Calculated insertion loss and isolations at different R = r _M/r ₀ when the input wave launched from port P ₁

After obtaining the efficient rod–rod coupling, the next procedure is to modulate the rod–waveguide coupling to match with the rod–rod coupling, according to the broadband condition predicted by Eq. (9). This can be realized by adding a triangle dielectric rod at the junction between each MO rod and its linking waveguide, i.e., the rods labeled D _i (i = 1, 2, …, 6) shown in Fig. 2. Note that, we use triangle rods but not circular rods here. The reason is that the equivalent refractive index for the triangle rod is a monotonic change, while that for the circular rod is not. In order to modulate the rod–waveguide coupling, it is more suitable to use rods with a monotonic change in equivalent refractive index to match the rod and the waveguide. Through optimizing the rod parameters, detailed spectra of insertion loss and isolation with respect to normalized frequency are shown in Fig. 4a. For comparison, the results without adding triangle dielectric rods are given in Fig. 4b. As can be seen that, after introducing the triangle dielectric rods, the performance of the circulator becomes better, such as the insertion loss for port P ₂ decreases to 0.017 dB from 0.31 dB, and the isolations for ports P ₃, P ₄, P ₅ and P ₆ increases from 29.84 to 29.23 dB, 33.10 to 32.02 dB, 32.96 to 32.79 dB and 29.05 to 28.41 dB, respectively. At the same time, the operating bandwidth is extended to a wider range; i.e., the normalized bandwidth frequency is from a/λ = 0.3080 to a/λ = 0.3086, corresponding to a relative bandwidth of 1.72 %. The reason for the improvements is that the rod–waveguide coupling and rod–rod coupling in structure are ideally matched through the careful parameter modulation. In the modulation, the side length of the cross section for the rods D _i (i = 1, 2, …, 6) is adjusted to be 0.2a.

Fig. 4

Insertion loss and the isolations calculated by scanning the normalized frequency: a with and b without adding the dielectric rods D _i (i = 1, 2, …, 6)
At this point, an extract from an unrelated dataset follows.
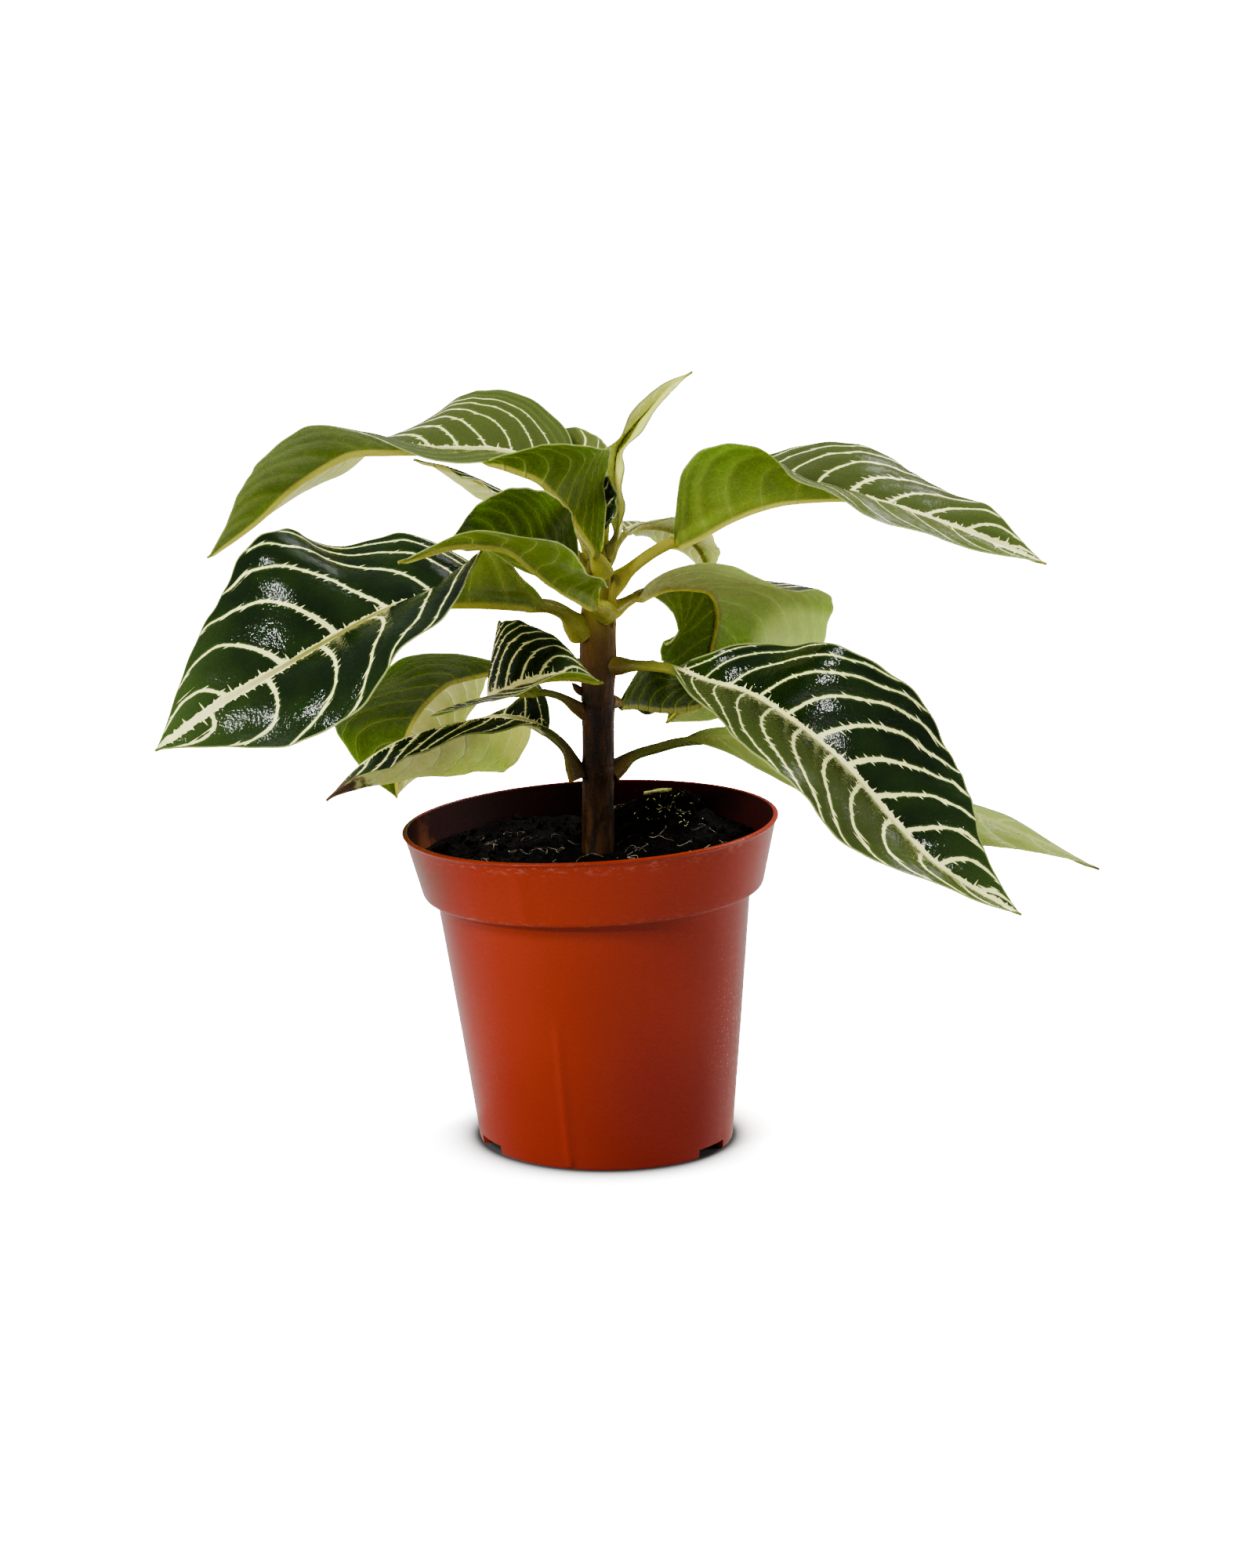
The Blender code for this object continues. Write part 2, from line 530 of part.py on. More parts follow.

In order to check the feasibility of the circulator, the field patterns of E _z for different cases are simulated, as shown in Fig. 5. The operating frequency of a/λ = 0.3083 is chosen in the operating band. For the example of P ₁ → P ₂ shown in Fig. 5a, the input wave launched from port P ₁ is almost totally transmitted to port P ₂ (the output port), isolating ports P ₃, P ₄, P ₅ and P ₆ (the isolated ports). According to the rotational symmetry in the structure, single direction circulation propagation can be accomplished among the six ports, i.e., P ₁ → P ₂, P ₂ → P ₃, P ₃ → P ₄, P ₄ → P ₅, P ₅ → P ₆, and P ₆ → P ₁. To save space, only two cases are shown, while the other four cases are omitted. Figure 5b shows the case for P ₆ → P ₁. In addition, the circulator has a characteristic of broad bandwidth, which provides more convenience in working with other devices in integrated photonic circuits. Note that, according to the requirements of users, broadband circulators with other number of ports (such as 3, 4, 5 or 7 ports) can also be realized, if the rod–waveguide coupling is equal to the rod–rod coupling in the designed structure, i.e., satisfying the broadband condition given in Eq. (9) in Sect. 2.

Fig. 5

Distributions of electric field E _z operating at the frequency of a/λ = 0.3083 for input wave launched a from port P ₁ and b from port P ₆

4 Conclusions

In summary, we present a method for the design of broadband six-port circulator based on a magneto-optical-rod ring coupled to waveguides in photonic crystal and predict the broadband conditions by coupled mode theory. The results show that the insertion loss of the device can reach to 0.017 dB and isolations for the isolated ports are all above 29 dB. The proposed circulator with multiple ports can provide flexibility in realizing functions of directional control, optical routing or isolating, especially for modulating or improving the integration properties in large-scale optical circuit systems.